Ice Spice wearing Baby Phat with fur trim at the Grammys on February 04, 2024 (Getty Images for The Recording A)

“Mob wife is about individualism and rebellion,” Sherry says. “Wearing real fur in a day and age where it's not always seen as right to do is quite a rebellious little thing. When you wear it, you're immediately stripped from being a sheep in society.” 

Ironically, the desire to be different motivates most off-beat style fads; recent highlights include dressing like your grandpa or, ahem, a tomato. As Marta Indeka, senior foresight analyst at trend forecaster The Future Laboratory, says, “for Gen Z, swimming against the current and adopting trends that challenge beauty standards is a way to affirm individuality.”

Leo Sherry wears his vintage fox fur (Sara Mousavi)

One arts student, who has asked to remain anonymous, testifies to using vintage fur to make a statement. “They are almost always unique and one off, so people notice them. I get about three compliments a day from strangers, so it clearly does one of the jobs you want clothes to do — make you look good,” they say. “I also genuinely feel that by reusing a fur jacket you’re respecting the animal that has been killed for its furs. I’m not onboard with killing, and I do not buy new fur.”

Fur sellers in the capital have noticed the shift in mindset. Pip Chawner, 47, who founded her fur upcycling and womenswear brand Phillipa London in 2015, claims she’s never been busier. She has a 20-person waitlist of customers in search of specific, second-hand pelts. “In the last two or three years the amount of young girls coming to me for vintage fur has increased, because they want to wear a sustainable jacket rather than buying new,” she says. “They're very anti faux fur.”

@luizacordery and @llolaclark pose together (@luizacordery / @llolaclark)

Best selling fast fashion fakes are typically 100 per cent polyester or an acrylic mix, and take over 1,000 years to biodegrade.

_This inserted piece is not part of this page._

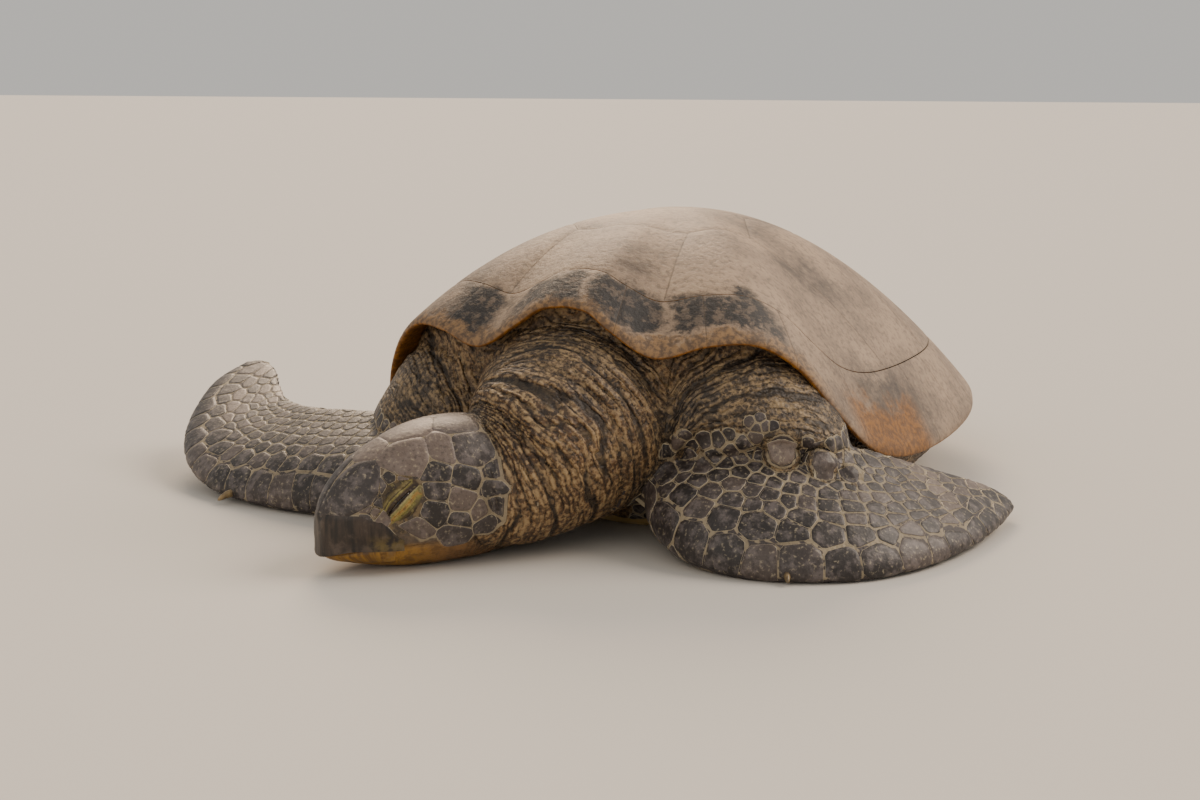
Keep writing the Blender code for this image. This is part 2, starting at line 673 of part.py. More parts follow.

That gets up Gen Z's grill. “We should be more worried about buying mass produced s**t from ASOS every month, which causes huge landfill and destruction of natural habitats, resources and overall climate decline,” says the anonymous student. “True circular fashion is the way forward — second hand purchases from local traders, like the Frock Me! vintage fair in Chelsea Town Hall. There’s not even transport fuel emissions to get the clothes.”

Still, reinstated support of a notoriously cruel industry tickles the gag reflex of many. Stella McCartney is one anti-fur leader who founded her pioneering brand in 2001 with a pledge to never to use animal products. Her website calls out the “cruel, barbaric and unnecessary” fur business, citing that “85 per cent of the industry’s skins [come] from animals living by the thousands in intensive-confinement factory farms.”

She established the company at the time when the UK at large lead the world in banning fur farming, enacted across all nations by 2003. London Fashion Week was the first major fashion week to halt the showing of any fur on its catwalk in 2018. The same year, Old Spitalfields Market and Camden Market banned the sale of fur products, and in 2019 Islington Council followed suit, making it the first London borough to ban its sale. 

Louis Vuitton is one luxury house that still sells new fur, like this red fox coat shown in January (Louis Vuitton)

A similar story played out in the luxury fashion industry globally, led by Calvin Klein’s decision to exclude fur products in 1994. They were followed by Ralph Lauren in 2006, Tommy Hilfiger in 2007, Giorgio Armani in 2016, Michael Kors and Gucci in 2017, and, in what was a watershed moment, Chanel, Coach, Chloé, Bottega Veneta, Burberry and Versace in 2018. Since, Prada, Saint Laurent, Canada Goose and Dolce & Gabbana have also all pledged to turn fur free.

But a handful of household brand names do continue to sell new farmed fur, including Fendi and Louis Vuitton. The latter, whose menswear is now designed by singer Pharrell Williams, showed full length coats and bomber jackets made of “red fox fur” this January. The house would not detail its sourcing. 

PETA protestors break onto the Coach spring summer 2024 catwalk (AFP via Getty Images)

And so the PETA protesters power on, too. During the last womenswear ready-to-wear season, September to October 2023, activists returned to their notorious catwalk breaking and entering tactics, triggering “Gisele fur scum” banner PTSD from Victoria Secret runways circa 2002. Shows targeted for their use of exotic skins or leather last year included Hermès, Coach, Burberry and Gucci. Campaigners will likely be staple of the upcoming show circuit again in February.

“Fashion trends come and go, but real fur – skin stolen from animals’ backs – has been laid to rest forever, full stop,” says Elisa Allen, PETA Vice President of UK Programmes and Operations. “Today, all but an ignorant or arrogant few, desperate to draw attention to themselves, reject this product of extreme violence.”

Anti-fur and second hand fur wearers would both, generally, agree against the slaughter of any more bunnies in the name of beauty. But to those that say wearing vintage fuels the fur farming industry, Chawner is defiant. “Absolutely. And on the same note, you can also say faux fur does the same. With most of them, you can’t tell what is real or not.”

This is often true. It's a grey area fashionistas have long played into to grant their beloved furs green passes in more unaccepting times – cue the perennial lie: “this? Oh, it’s fake.” Herein lies the difference: the next generation just can't understand why you'd dress it all up with a faux act.